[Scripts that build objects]
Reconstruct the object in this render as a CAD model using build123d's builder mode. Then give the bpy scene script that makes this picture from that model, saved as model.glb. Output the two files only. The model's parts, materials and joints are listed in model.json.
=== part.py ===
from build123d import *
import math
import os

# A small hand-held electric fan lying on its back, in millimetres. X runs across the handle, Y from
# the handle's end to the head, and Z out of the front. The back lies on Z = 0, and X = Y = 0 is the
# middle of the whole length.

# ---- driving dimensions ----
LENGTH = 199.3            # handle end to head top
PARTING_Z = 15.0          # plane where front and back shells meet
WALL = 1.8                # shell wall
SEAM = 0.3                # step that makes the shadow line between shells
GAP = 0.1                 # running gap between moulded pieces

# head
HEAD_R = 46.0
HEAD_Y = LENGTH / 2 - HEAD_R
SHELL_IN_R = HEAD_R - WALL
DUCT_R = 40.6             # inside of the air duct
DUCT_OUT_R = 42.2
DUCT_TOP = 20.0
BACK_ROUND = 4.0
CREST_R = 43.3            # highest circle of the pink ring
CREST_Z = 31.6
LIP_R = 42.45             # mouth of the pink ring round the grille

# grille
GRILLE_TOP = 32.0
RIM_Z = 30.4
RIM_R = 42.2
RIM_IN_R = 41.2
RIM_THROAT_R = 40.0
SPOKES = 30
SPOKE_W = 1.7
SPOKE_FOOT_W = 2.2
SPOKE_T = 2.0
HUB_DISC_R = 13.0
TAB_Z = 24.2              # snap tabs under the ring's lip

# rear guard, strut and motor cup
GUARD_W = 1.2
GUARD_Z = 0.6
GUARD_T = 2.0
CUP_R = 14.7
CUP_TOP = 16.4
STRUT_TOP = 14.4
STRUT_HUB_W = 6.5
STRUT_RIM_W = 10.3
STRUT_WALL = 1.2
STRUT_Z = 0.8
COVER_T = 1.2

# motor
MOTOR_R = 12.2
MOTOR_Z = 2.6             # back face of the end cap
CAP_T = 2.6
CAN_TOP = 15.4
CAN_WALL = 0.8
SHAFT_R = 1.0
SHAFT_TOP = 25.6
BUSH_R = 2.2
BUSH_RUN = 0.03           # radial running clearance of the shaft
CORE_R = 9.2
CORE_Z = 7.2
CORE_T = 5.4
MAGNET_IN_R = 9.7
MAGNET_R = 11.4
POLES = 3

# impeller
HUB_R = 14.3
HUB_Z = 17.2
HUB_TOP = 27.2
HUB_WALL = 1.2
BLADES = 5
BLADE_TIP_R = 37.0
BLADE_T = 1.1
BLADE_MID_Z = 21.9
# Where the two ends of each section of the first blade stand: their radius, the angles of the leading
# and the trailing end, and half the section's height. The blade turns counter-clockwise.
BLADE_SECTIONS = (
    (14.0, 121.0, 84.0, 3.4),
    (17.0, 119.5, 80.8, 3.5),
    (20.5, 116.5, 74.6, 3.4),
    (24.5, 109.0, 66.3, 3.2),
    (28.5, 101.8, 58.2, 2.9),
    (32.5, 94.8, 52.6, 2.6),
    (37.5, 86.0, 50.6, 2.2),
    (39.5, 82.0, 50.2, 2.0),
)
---
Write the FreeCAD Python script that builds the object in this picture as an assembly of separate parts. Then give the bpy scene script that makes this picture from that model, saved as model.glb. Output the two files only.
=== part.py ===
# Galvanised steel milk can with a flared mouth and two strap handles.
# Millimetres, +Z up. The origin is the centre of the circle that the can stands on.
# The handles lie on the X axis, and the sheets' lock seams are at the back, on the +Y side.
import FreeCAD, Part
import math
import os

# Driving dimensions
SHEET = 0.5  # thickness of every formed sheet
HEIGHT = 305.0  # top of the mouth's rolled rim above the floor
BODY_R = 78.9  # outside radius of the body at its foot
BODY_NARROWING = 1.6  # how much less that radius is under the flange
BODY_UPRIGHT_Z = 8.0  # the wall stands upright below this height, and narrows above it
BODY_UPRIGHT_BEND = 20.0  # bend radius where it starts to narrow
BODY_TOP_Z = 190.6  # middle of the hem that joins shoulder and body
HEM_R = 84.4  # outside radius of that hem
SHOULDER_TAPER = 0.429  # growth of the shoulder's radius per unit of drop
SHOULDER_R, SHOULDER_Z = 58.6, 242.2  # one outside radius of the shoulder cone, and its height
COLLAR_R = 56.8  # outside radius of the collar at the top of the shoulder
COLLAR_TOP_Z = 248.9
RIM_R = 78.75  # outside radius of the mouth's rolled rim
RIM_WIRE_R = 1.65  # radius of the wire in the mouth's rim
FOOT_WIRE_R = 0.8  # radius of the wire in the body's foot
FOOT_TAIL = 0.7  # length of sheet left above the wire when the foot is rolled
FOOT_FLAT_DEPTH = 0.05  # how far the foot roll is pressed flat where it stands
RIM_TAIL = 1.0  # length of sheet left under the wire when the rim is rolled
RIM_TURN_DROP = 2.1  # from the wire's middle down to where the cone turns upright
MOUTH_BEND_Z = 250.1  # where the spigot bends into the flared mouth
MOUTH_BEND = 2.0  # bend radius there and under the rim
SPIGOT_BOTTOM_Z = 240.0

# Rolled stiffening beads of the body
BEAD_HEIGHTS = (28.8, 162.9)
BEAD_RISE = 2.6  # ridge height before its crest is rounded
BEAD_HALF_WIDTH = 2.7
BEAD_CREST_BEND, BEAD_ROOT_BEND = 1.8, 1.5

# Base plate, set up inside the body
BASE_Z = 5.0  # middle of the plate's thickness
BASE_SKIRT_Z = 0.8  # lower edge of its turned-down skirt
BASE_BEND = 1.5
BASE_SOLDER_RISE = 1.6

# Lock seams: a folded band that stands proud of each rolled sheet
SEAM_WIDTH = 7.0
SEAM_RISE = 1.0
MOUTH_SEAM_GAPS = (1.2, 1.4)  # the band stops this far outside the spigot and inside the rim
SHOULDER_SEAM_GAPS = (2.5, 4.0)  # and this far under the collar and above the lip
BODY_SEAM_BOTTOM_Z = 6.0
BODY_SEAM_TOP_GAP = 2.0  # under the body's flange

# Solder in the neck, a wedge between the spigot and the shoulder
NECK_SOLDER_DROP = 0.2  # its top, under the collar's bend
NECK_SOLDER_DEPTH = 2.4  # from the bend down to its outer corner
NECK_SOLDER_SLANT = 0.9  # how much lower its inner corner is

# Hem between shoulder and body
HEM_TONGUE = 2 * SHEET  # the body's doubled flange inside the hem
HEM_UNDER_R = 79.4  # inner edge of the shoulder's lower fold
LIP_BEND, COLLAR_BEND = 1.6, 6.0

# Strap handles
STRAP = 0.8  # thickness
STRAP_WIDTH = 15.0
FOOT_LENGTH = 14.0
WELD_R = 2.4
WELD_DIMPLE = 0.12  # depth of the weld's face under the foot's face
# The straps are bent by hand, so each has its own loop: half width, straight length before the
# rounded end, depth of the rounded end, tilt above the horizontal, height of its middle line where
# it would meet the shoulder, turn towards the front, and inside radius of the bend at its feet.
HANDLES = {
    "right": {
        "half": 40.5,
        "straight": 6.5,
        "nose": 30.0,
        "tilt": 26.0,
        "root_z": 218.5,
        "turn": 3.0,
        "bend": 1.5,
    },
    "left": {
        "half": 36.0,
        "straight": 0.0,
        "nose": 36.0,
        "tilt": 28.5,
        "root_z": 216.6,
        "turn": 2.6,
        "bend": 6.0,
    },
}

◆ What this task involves
Your output shall consist solely of the lines from the line with "Reconstruct the object" to the line with "# middle of the whole length.", reproduced exactly, both ends included.

◆ Answer to this task
Reconstruct the object in this render as a CAD model using build123d's builder mode. Then give the bpy scene script that makes this picture from that model, saved as model.glb. Output the two files only. The model's parts, materials and joints are listed in model.json.
=== part.py ===
from build123d import *
import math
import os

# A small hand-held electric fan lying on its back, in millimetres. X runs across the handle, Y from
# the handle's end to the head, and Z out of the front. The back lies on Z = 0, and X = Y = 0 is the
# middle of the whole length.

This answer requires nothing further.